What the task requires:
Set down the material exactly as given, please, from its first line through the line that includes "2.0, 0.0, 1.0))".

Source data:
■ ■ ■
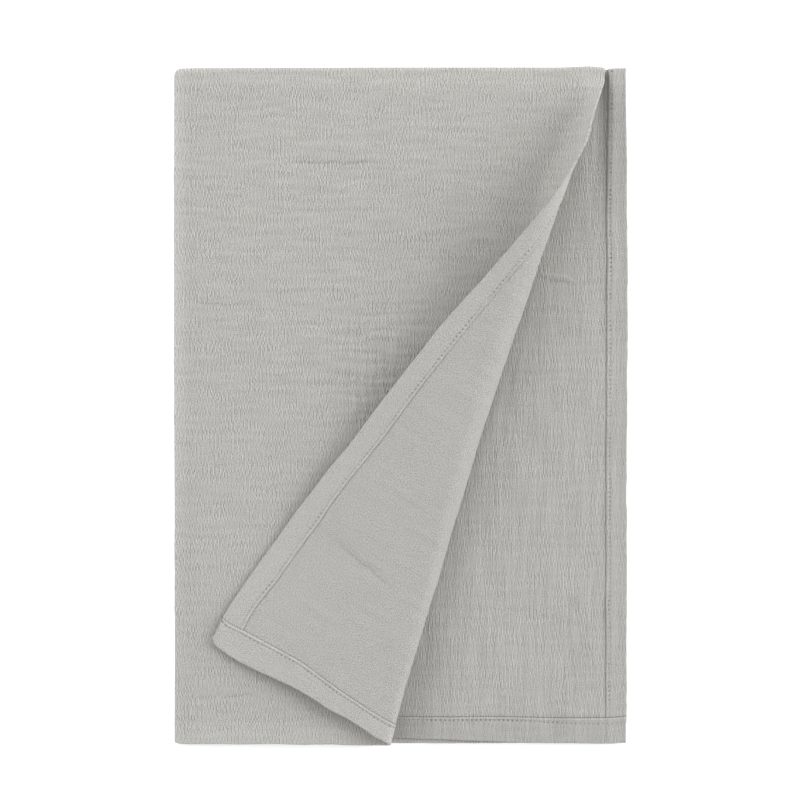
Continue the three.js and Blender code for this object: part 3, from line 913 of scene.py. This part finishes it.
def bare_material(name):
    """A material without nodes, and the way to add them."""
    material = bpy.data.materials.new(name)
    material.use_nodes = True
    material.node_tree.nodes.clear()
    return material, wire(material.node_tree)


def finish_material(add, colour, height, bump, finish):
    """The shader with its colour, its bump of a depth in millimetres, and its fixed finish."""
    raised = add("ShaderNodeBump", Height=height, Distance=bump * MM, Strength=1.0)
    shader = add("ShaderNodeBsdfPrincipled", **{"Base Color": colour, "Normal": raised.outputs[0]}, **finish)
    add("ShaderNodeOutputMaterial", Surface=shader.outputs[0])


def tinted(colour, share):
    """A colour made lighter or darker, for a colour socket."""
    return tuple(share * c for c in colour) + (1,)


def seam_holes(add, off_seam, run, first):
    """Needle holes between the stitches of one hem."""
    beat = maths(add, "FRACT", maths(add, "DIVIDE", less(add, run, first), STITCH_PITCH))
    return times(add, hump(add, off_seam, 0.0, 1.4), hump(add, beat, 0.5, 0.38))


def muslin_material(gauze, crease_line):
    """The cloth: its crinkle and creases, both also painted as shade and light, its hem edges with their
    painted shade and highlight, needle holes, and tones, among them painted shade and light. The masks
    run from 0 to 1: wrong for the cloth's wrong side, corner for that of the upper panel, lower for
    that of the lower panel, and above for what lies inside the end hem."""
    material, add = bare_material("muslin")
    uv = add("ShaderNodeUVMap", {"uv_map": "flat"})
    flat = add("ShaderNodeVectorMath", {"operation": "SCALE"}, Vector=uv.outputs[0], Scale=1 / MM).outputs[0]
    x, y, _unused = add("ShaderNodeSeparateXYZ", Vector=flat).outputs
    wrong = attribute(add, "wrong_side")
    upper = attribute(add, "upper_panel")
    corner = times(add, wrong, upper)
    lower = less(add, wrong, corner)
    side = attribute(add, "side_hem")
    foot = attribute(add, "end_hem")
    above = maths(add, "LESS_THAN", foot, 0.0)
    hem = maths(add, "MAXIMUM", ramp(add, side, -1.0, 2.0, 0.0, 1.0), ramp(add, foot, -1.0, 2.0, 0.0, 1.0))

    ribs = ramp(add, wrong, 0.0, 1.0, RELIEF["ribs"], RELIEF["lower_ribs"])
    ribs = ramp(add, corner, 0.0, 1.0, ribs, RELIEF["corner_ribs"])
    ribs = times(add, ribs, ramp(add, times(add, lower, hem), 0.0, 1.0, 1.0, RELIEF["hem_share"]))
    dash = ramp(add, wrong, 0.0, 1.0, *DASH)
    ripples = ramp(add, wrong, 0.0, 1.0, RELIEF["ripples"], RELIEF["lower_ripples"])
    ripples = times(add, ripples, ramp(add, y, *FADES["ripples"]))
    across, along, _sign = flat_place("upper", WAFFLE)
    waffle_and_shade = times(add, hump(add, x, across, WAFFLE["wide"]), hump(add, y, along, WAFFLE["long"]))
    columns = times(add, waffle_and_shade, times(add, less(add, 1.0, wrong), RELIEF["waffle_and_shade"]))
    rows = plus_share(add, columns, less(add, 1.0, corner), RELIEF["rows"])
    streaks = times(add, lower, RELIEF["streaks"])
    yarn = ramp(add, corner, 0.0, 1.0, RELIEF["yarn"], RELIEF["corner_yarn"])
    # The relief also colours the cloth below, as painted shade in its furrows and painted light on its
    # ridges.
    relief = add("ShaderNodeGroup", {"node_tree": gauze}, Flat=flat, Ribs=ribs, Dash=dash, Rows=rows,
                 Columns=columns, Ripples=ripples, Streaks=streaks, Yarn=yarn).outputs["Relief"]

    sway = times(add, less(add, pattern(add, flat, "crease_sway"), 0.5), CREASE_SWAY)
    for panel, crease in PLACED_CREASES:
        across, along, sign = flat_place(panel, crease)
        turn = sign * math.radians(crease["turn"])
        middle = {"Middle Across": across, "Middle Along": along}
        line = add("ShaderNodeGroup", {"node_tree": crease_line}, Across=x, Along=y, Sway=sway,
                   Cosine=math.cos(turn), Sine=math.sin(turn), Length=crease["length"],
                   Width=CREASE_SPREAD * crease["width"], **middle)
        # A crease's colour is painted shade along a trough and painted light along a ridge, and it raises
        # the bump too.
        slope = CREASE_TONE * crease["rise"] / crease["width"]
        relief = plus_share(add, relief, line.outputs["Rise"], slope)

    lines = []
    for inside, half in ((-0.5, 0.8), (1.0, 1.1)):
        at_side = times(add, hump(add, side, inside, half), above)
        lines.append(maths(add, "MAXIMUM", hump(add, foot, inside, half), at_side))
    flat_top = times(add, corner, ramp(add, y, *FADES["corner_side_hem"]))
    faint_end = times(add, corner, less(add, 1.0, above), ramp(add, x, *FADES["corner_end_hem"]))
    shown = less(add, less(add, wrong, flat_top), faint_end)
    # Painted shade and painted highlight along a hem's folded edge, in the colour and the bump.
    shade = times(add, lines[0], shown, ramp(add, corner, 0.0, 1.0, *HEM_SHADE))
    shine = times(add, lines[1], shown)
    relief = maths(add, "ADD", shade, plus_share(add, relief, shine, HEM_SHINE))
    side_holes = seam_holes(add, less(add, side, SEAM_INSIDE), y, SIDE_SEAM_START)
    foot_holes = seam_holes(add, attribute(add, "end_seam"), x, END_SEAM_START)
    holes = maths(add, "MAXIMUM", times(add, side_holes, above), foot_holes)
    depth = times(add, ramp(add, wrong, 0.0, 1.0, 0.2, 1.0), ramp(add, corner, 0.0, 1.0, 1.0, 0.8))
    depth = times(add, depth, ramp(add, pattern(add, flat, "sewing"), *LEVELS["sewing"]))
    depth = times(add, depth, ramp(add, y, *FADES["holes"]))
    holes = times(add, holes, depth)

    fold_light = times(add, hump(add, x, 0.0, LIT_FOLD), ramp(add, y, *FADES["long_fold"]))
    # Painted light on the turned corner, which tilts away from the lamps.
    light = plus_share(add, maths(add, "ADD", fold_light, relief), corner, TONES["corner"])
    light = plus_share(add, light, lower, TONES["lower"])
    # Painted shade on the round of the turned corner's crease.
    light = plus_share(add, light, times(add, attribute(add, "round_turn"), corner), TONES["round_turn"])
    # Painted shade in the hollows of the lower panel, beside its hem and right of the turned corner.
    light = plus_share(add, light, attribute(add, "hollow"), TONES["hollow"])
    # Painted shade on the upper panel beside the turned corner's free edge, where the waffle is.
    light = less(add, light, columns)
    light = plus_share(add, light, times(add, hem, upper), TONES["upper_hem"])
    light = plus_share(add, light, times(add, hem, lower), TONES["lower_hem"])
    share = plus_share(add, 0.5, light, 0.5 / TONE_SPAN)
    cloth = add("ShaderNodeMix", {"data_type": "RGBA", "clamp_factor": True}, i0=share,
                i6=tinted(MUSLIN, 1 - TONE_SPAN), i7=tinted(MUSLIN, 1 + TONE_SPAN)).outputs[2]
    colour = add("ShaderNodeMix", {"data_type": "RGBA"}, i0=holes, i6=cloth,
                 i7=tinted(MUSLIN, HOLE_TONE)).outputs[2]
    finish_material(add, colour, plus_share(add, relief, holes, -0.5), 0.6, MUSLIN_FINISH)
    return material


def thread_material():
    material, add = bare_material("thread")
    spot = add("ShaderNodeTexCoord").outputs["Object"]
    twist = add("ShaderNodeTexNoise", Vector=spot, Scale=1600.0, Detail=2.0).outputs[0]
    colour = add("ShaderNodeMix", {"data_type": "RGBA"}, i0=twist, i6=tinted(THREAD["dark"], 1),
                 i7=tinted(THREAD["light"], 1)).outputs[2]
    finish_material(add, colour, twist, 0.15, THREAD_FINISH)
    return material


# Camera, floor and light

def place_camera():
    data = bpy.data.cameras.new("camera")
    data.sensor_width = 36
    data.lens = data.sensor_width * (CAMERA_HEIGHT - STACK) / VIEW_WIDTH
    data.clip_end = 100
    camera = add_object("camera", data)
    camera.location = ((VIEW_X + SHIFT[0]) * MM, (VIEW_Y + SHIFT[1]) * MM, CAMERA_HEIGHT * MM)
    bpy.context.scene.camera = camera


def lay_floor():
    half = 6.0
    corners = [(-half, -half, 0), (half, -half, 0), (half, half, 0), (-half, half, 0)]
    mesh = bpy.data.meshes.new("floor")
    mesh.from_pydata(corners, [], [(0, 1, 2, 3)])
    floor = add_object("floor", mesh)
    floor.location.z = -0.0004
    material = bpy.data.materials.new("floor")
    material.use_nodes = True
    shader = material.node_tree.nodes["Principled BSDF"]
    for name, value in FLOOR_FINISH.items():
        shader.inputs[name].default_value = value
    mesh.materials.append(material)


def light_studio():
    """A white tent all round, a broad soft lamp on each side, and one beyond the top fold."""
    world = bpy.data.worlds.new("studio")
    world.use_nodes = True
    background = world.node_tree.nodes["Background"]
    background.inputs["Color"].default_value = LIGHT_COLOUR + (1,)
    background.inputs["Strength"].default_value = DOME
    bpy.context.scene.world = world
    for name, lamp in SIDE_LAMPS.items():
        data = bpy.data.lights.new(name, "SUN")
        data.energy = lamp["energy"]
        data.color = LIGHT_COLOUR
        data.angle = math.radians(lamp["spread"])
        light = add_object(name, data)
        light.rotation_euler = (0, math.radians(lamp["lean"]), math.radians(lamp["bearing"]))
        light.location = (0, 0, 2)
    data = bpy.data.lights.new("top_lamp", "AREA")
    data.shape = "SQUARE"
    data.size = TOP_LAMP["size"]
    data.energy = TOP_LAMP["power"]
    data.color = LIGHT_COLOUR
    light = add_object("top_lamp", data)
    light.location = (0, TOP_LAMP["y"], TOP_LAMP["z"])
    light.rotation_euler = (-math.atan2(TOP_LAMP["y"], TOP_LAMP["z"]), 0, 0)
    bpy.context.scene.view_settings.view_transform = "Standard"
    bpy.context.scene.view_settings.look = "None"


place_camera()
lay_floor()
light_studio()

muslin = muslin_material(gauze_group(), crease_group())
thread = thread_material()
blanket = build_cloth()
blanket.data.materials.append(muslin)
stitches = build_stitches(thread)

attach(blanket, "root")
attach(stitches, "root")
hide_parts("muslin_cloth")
■ ■ ■
Result below:
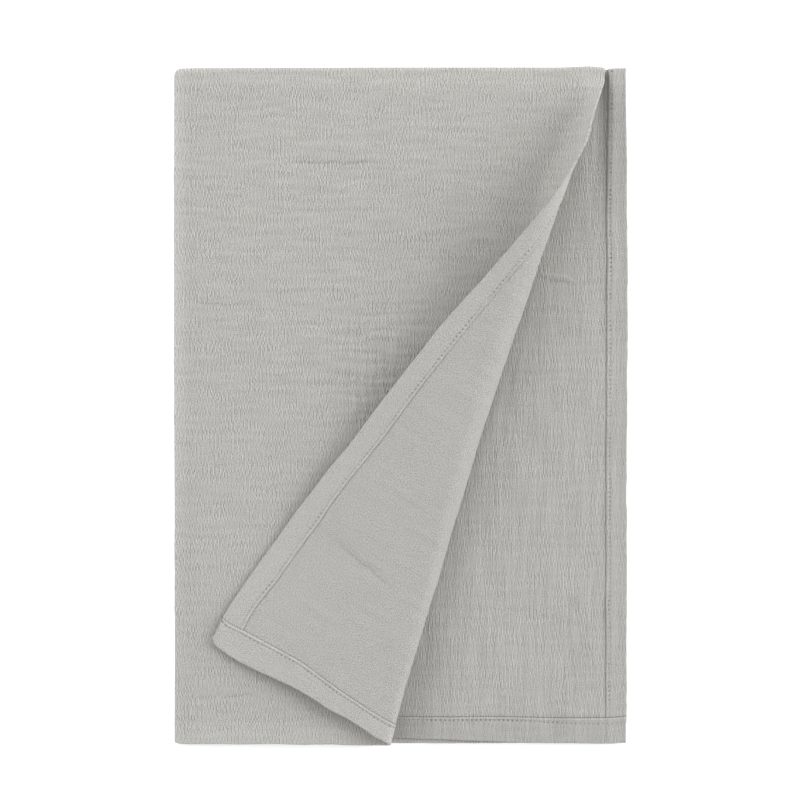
Continue the three.js and Blender code for this object: part 3, from line 913 of scene.py. This part finishes it.
def bare_material(name):
    """A material without nodes, and the way to add them."""
    material = bpy.data.materials.new(name)
    material.use_nodes = True
    material.node_tree.nodes.clear()
    return material, wire(material.node_tree)


def finish_material(add, colour, height, bump, finish):
    """The shader with its colour, its bump of a depth in millimetres, and its fixed finish."""
    raised = add("ShaderNodeBump", Height=height, Distance=bump * MM, Strength=1.0)
    shader = add("ShaderNodeBsdfPrincipled", **{"Base Color": colour, "Normal": raised.outputs[0]}, **finish)
    add("ShaderNodeOutputMaterial", Surface=shader.outputs[0])


def tinted(colour, share):
    """A colour made lighter or darker, for a colour socket."""
    return tuple(share * c for c in colour) + (1,)


def seam_holes(add, off_seam, run, first):
    """Needle holes between the stitches of one hem."""
    beat = maths(add, "FRACT", maths(add, "DIVIDE", less(add, run, first), STITCH_PITCH))
    return times(add, hump(add, off_seam, 0.0, 1.4), hump(add, beat, 0.5, 0.38))


def muslin_material(gauze, crease_line):
    """The cloth: its crinkle and creases, both also painted as shade and light, its hem edges with their
    painted shade and highlight, needle holes, and tones, among them painted shade and light. The masks
    run from 0 to 1: wrong for the cloth's wrong side, corner for that of the upper panel, lower for
    that of the lower panel, and above for what lies inside the end hem."""
    material, add = bare_material("muslin")
    uv = add("ShaderNodeUVMap", {"uv_map": "flat"})
    flat = add("ShaderNodeVectorMath", {"operation": "SCALE"}, Vector=uv.outputs[0], Scale=1 / MM).outputs[0]
    x, y, _unused = add("ShaderNodeSeparateXYZ", Vector=flat).outputs
    wrong = attribute(add, "wrong_side")
    upper = attribute(add, "upper_panel")
    corner = times(add, wrong, upper)
    lower = less(add, wrong, corner)
    side = attribute(add, "side_hem")
    foot = attribute(add, "end_hem")
    above = maths(add, "LESS_THAN", foot, 0.0)
    hem = maths(add, "MAXIMUM", ramp(add, side, -1.0, 2.0, 0.0, 1.0), ramp(add, foot, -1.0, 2.0, 0.0, 1.0))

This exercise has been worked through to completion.